Critics tell Fox News Latino this is just another reason that the U.S. needs to end the Cuban Adjustment Act, which allows Cubans to remain in the country if they reach U.S. soil. They say that once the preferential treatment to Cubans ends, they will stop trying to flee their country.

“If not for the outdated policy that guarantees them the right to remain in the U.S. as soon as they plant their feet on U.S. soil, there would be far less incentive for them to transit through Central America on their way to Texas,” said Ira Mehlman, the media director of the Federation for American Immigration Reform, or FAIR, a Washington D.C.-based group that pushes for strict immigration enforcement. “The fact that the United States is now contributing indirectly, in the form of food and shelter assistance, to their efforts to migrate illegally to this country further incentivizes large-scale migration from Cuba."

But those who defend the treatment that Cubans fleeing to the United States receive say they are indeed fleeing a nation that violates human rights and that as such the migrants must not be lumped together with those who seeking better economic opportunities.

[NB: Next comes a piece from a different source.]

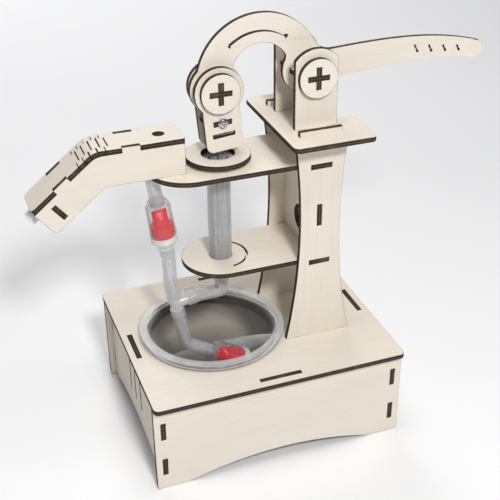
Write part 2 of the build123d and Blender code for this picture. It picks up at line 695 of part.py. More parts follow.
def placed_valve(outlet, direction):
    """Valve whose outlet end is at the XZ point outlet, running on along direction."""
    inlet = shift(outlet, direction, VALVE_LEN)
    up = Plane(origin=(inlet[0], 0, inlet[1]), x_dir=(0, 1, 0), z_dir=(-direction[0], 0, -direction[1]))
    return [up * piece for piece in valve_pieces()]


def tee_connector():
    """Barbed tee: a straight run with one branch towards the syringe."""
    run = Cylinder(TEE_BARB_R, 2 * (TEE_ARM + TEE_BARB)) + Cylinder(HOSE_R - 0.6, 2 * TEE_ARM - 0.2)
    branch = Pos(TEE_BRANCH / 2, 0, 0) * Rot(0, 90, 0) * Cylinder(HOSE_R - 0.8, TEE_BRANCH - 0.2)
    reach = TEE_BRANCH + TEE_BARB
    barb = Pos(reach / 2, 0, 0) * Rot(0, 90, 0) * Cylinder(TEE_BARB_R, reach)
    collar = Cylinder(HOSE_R - 0.1, 0.8)
    rims = Pos(TEE_BRANCH - 0.5, 0, 0) * Rot(0, 90, 0) * collar
    for side in (-1, 1):
        rims += Pos(0, 0, side * (TEE_ARM - 0.5)) * collar
    bore = Cylinder(1.6, 40) + Pos(12, 0, 0) * Rot(0, 90, 0) * Cylinder(1.6, 24)
    return Pos(TEE[0], 0, TEE[1]) * Rot(0, -TEE_TILT, 0) * (run + branch + barb + rims - bore)


def spout_hose():
    """From the spout's mouth, under the top plate, and down through the shelf to the valve."""
    mouth = shift(shift(ARM_END, ARM_DIR, 5.4), ARM_DOWN, SPOUT_HOSE_DEPTH)
    level = SPOUT_TOP - SPOUT_HOSE_DEPTH
    corner = (SPOUT_BEND[0] + SPOUT_HOSE_DEPTH * math.tan(HALF_DROP), level)
    elbow = meet(VALVE_TOP, VALVE_DIR, corner, (1, 0))
    foot = shift(VALVE_TOP, VALVE_DIR, BODY_TOP + 2.8)
    radii = (free_radius(elbow[0] - corner[0], SPOUT_DROP), 13.0)
    return tube([mouth, corner, elbow, foot], radii, HOSE_R, HOSE_BORE)


def turn_between(first, second):
    """Angle in degrees between two directions."""
    return abs(math.degrees(math.atan2(first[1], first[0]) - math.atan2(second[1], second[0])))


def riser_hose():
    """From the upper valve down to the tee, bowed a little towards the spout."""
    start = shift(VALVE_TOP, VALVE_DIR, BODY_TOP + VALVE_LEN)
    end = shift(TEE, TEE_DOWN, -TEE_ARM)
    upper = shift(start, VALVE_DIR, RISER_STRAIGHT)
    lower = shift(end, TEE_DOWN, -RISER_FOOT)
    middle = (lower[0] - upper[0], lower[1] - upper[1])
    radii = (
        free_radius(RISER_STRAIGHT, turn_between(VALVE_DIR, middle)),
        free_radius(RISER_FOOT, turn_between(middle, TEE_DOWN)),
    )
    return tube([start, upper, lower, end], radii, HOSE_R, HOSE_BORE)


def pump_hose():
    """From the syringe's nozzle, round a tight elbow, and level until it meets the tee's branch."""
    top = (PUMP_X, BARREL_FOOT - 0.3)
    elbow = (PUMP_X, PUMP_LEVEL)
    end = shift(TEE, TEE_SIDE, TEE_BRANCH)
    kink = meet(end, TEE_SIDE, elbow, (1, 0))
    radii = (
        free_radius(top[1] - elbow[1], 90),
        free_radius(math.dist(kink, end), TEE_TILT),
    )
    return tube([top, elbow, kink, end], radii, HOSE_R, HOSE_BORE)


def pickup_hose():
    """Hangs from the tee, and curls over to the valve that hangs in the water."""
    start = shift(TEE, TEE_DOWN, TEE_ARM)
    back = unit(-PICKUP_DROP)
    corner = meet(start, TEE_DOWN, PICKUP_END, back)
    radius = free_radius(math.dist(corner, PICKUP_END), 90 - TEE_TILT - PICKUP_DROP)
    return tube([start, corner, shift(PICKUP_END, back, -2.8)], (radius,), HOSE_R, HOSE_BORE)


# ================================================================ write every piece
def build():
    blade_end = BRACKET_Y + SHEET + SIDE_PLAY + SHEET
    pin_end = LINK_Y + SHEET + SIDE_PLAY + SHEET
    lever_blades = axle_blades(PIVOT, BRACKET_Y - SIDE_PLAY, blade_end)
    link_blades = axle_blades(LINK_PIN, LINK_Y - SIDE_PLAY, pin_end)
    outlet_valve = placed_valve(shift(VALVE_TOP, VALVE_DIR, BODY_TOP), VALVE_DIR)
    inlet_direction = (math.cos(math.radians(PICKUP_DROP)), -math.sin(math.radians(PICKUP_DROP)))
    inlet_valve = placed_valve(PICKUP_END, inlet_direction)
    nodes = {
        "base_top_plate": base_top_plate(),
        "base_front_panel": base_long_panel(-PANEL_Y),
        "base_back_panel": base_long_panel(PANEL_Y - SHEET),
        "base_left_panel": base_side_panel(-SIDE_X),
        "base_right_panel": base_side_panel(SIDE_X),
        "water_cup": water_cup(),
        "column_front_plate": column_plate(-COL_HALF_Y),
        "column_rear_plate": column_plate(COL_HALF_Y - SHEET),
        "column_spine": column_spine(),
        "upper_shelf": upper_shelf(),
        "lower_shelf": lower_shelf(),
        "platform": platform(),
        "pivot_bracket_front": pivot_bracket(-BRACKET_Y - SHEET),
        "pivot_bracket_rear": pivot_bracket(BRACKET_Y),
        "lever_arm": lever_arm(),
        "lever_axle_blade_level": lever_blades[0],
        "lever_axle_blade_upright": lever_blades[1],
        "lever_cap_front": axle_cap(PIVOT, BRACKET_Y + SHEET + SIDE_PLAY, -1),
        "lever_cap_rear": axle_cap(PIVOT, BRACKET_Y + SHEET + SIDE_PLAY, 1),
        "link_axle_blade_level": link_blades[0],
        "link_axle_blade_upright": link_blades[1],
        "link_cap_front": axle_cap(LINK_PIN, LINK_Y + SHEET + SIDE_PLAY, -1),
        "link_cap_rear": axle_cap(LINK_PIN, LINK_Y + SHEET + SIDE_PLAY, 1),
        "link_plate_front": link_plate(-LINK_Y - SHEET),
        "link_plate_rear": link_plate(LINK_Y),
        "link_crossbar": link_crossbar(),
        "link_screw": link_screw(),
        "link_nut": link_nut(),
        "syringe_barrel": syringe_barrel(),
        "retaining_ring": retaining_ring(),
        "plunger_rod": plunger_rod(),
        "plunger_seal": plunger_seal(),
        "spout_front_plate": spout_side_plate(-SPOUT_HALF_Y),
        "spout_rear_plate": spout_side_plate(SPOUT_HALF_Y - SHEET),
        "spout_top_plate": spout_top_plate(),
        "spout_hose_plate": spout_hose_plate(),
        "outlet_valve_body": outlet_valve[0],
        "outlet_valve_duckbill": outlet_valve[1],
        "outlet_valve_base": outlet_valve[2],
        "inlet_valve_body": inlet_valve[0],
        "inlet_valve_duckbill": inlet_valve[1],
        "inlet_valve_base": inlet_valve[2],
        "tee_connector": tee_connector(),
        "spout_hose": spout_hose(),
        "riser_hose": riser_hose(),
        "pump_hose": pump_hose(),
        "pickup_hose": pickup_hose(),
    }
    for name, shape in nodes.items():
        save(name, shape)
    print(len(nodes), "nodes")


build()
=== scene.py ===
import json
import math

import bmesh
import bpy
from mathutils import Matrix, Vector


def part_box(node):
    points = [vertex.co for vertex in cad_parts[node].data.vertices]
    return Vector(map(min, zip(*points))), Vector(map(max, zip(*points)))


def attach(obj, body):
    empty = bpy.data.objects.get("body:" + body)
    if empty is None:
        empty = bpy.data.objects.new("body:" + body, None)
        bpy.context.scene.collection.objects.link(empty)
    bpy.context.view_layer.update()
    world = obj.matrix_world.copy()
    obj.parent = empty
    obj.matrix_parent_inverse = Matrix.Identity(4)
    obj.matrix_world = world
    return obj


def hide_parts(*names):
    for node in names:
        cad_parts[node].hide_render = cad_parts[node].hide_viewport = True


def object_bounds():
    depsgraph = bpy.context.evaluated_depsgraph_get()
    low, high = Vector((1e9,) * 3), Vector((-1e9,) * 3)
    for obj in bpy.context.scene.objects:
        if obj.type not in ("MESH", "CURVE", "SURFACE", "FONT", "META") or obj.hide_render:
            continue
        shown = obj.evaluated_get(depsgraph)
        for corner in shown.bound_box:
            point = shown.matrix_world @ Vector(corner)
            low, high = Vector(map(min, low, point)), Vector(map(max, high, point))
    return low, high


# Desk-top lever water pump in laser-cut plywood. Metres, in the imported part's own frame.

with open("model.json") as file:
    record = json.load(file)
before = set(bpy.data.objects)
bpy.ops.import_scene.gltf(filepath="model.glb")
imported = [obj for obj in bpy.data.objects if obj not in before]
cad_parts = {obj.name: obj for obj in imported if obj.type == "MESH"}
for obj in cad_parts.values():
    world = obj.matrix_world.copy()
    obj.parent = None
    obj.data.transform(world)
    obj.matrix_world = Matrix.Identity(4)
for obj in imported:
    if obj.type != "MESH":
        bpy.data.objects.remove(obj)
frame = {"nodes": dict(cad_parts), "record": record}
cad_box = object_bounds()
NODES = frame["nodes"]
BODY_OF = {n: body for body, members in frame["record"]["behaviour"]["bodies"].items() for n in members}
SLOT_OF = {row["node"]: row["material_slot"] for row in frame["record"]["subparts"]}
MM = 0.001

# ---------------------------------------------------------------- camera
BASE_MIDDLE = (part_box("base_top_plate")[0][0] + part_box("base_top_plate")[1][0]) / 2
MIDDLE = BASE_MIDDLE / MM
CAMERA_AT = Vector((-178.81, -504.56, 428.40)) * MM + Vector((BASE_MIDDLE, 0, 0))
CAMERA_AZIMUTH = math.radians(-19.82)
CAMERA_ELEVATION = math.radians(30.21)
CAMERA_ROLL = math.radians(-0.64)
SENSOR = 36.0
LENS = 72.02


def add_camera():
    """Looks along the azimuth and down by the elevation, with a slight roll."""
    level = math.cos(CAMERA_ELEVATION)
    back = Vector((math.sin(CAMERA_AZIMUTH) * level, -math.cos(CAMERA_AZIMUTH) * level,
                   math.sin(CAMERA_ELEVATION)))
    right = (-back).cross(Vector((0, 0, 1))).normalized()
    up = right.cross(-back)
    turn = Matrix.Rotation(CAMERA_ROLL, 3, back)
    axes = Matrix((turn @ right, turn @ up, back)).transposed()
    data = bpy.data.cameras.new("camera")
    data.sensor_width = SENSOR
    data.lens = LENS
    data.clip_end = 20.0
    camera = bpy.data.objects.new("camera", data)
    camera.matrix_world = Matrix.Translation(CAMERA_AT) @ axes.to_4x4()
    bpy.context.scene.collection.objects.link(camera)
    bpy.context.scene.camera = camera


# ---------------------------------------------------------------- node graphs
class Graph:
    """A material's node graph, built by short calls."""

    def __init__(self, name):
        self.material = bpy.data.materials.new(name)
        self.material.use_nodes = True
        self.tree = self.material.node_tree
        self.tree.nodes.clear()

    def add(self, kind, inputs=None, **settings):
        node = self.tree.nodes.new(kind)
        for key, value in settings.items():
            setattr(node, key, value)
        for key, value in (inputs or {}).items():
            self.put(node.inputs[key], value)
        return node

    def put(self, socket, value):
        if isinstance(value, bpy.types.NodeSocket):
            self.tree.links.new(value, socket)
        else:
            socket.default_value = value

    def math(self, operation, a, b=0.0, clamp=False):
        node = self.add("ShaderNodeMath", {0: a, 1: b}, operation=operation, use_clamp=clamp)
        return node.outputs[0]

    def stretch(self, vector, factors):
        node = self.add("ShaderNodeVectorMath", {0: vector, 1: factors}, operation="MULTIPLY")
        return node.outputs[0]

    def noise(self, vector, scale=1.0, detail=4.0, roughness=0.5, distortion=0.0):
        inputs = {"Vector": vector, "Scale": scale, "Detail": detail, "Roughness": roughness,
                  "Distortion": distortion}
        return self.add("ShaderNodeTexNoise", inputs).outputs["Fac"]

    def spread(self, value, low, high, to_low=0.0, to_high=1.0):
        inputs = {"Value": value, "From Min": low, "From Max": high, "To Min": to_low, "To Max": to_high}
        return self.add("ShaderNodeMapRange", inputs, interpolation_type="SMOOTHSTEP").outputs[0]

    def mix(self, factor, a, b, blend="MIX"):
        node = self.add("ShaderNodeMix", data_type="RGBA", blend_type=blend)
        self.put(node.inputs["Factor"], factor)
        for key, value in (("A", a), ("B", b)):
            socket = [s for s in node.inputs if s.name == key and s.type == "RGBA"][0]
            self.put(socket, value)
        return [s for s in node.outputs if s.type == "RGBA"][0]

    def ramp(self, value, stops):
        node = self.add("ShaderNodeValToRGB", {"Fac": value})
        band = node.color_ramp
        while len(band.elements) < len(stops):
            band.elements.new(0.5)
        for element, (place, colour) in zip(band.elements, stops):
            element.position = place
            element.color = colour
        return node.outputs[0]

    def bump(self, height, distance, strength=1.0):
        inputs = {"Height": height, "Distance": distance, "Strength": strength}
        return self.add("ShaderNodeBump", inputs).outputs[0]

    def attribute(self, name, output="Vector"):
        return self.add("ShaderNodeAttribute", attribute_name=name).outputs[output]

    def place(self):
        return self.add("ShaderNodeTexCoord").outputs["Object"]

    def finish(self, **inputs):
        """Closes the graph with one Principled shader and returns the material."""
        named = {key.replace("_", " "): value for key, value in inputs.items()}
        shader = self.add("ShaderNodeBsdfPrincipled", named)
        out = self.add("ShaderNodeOutputMaterial")
        self.tree.links.new(shader.outputs[0], out.inputs["Surface"])
        return self.material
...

Remberto Perez, the vice president of the Cuban American National Foundation, which was founded by Cuban exiles and favors democratic reform in Cuba, said the Cuban American community has been helping their compatriots in Cuba and those who are in limbo in third countries.

“Cubans in Costa Rica are also being helped from the Cuban-American community, not only the U.S. government,” Perez said to Fox News Latino. “One of the things I’m proudest of is that Cuban Americans have never forgotten their brothers and sisters in Cuba.”

The stream of Cubans fleeing their island nation has grown since the United States and Cuba restored diplomatic relations. Many have fled, fearing that the U.S. policies that long have favored them will come to an end.

The Times said that the State Department maintained that its donation was not unlike other efforts to help migrants around Central America.

The United States has spent hundreds of millions of dollars in Central America to deal with the many migrants in that region.

“It’s a double standard for sure,” said Kevin Appleby, the international migration policy director at the Center for Migration Studies in New York, according to the Times. “We are not doing that for the Central American children who are more vulnerable. We are not paying for their shelters in Mexico.”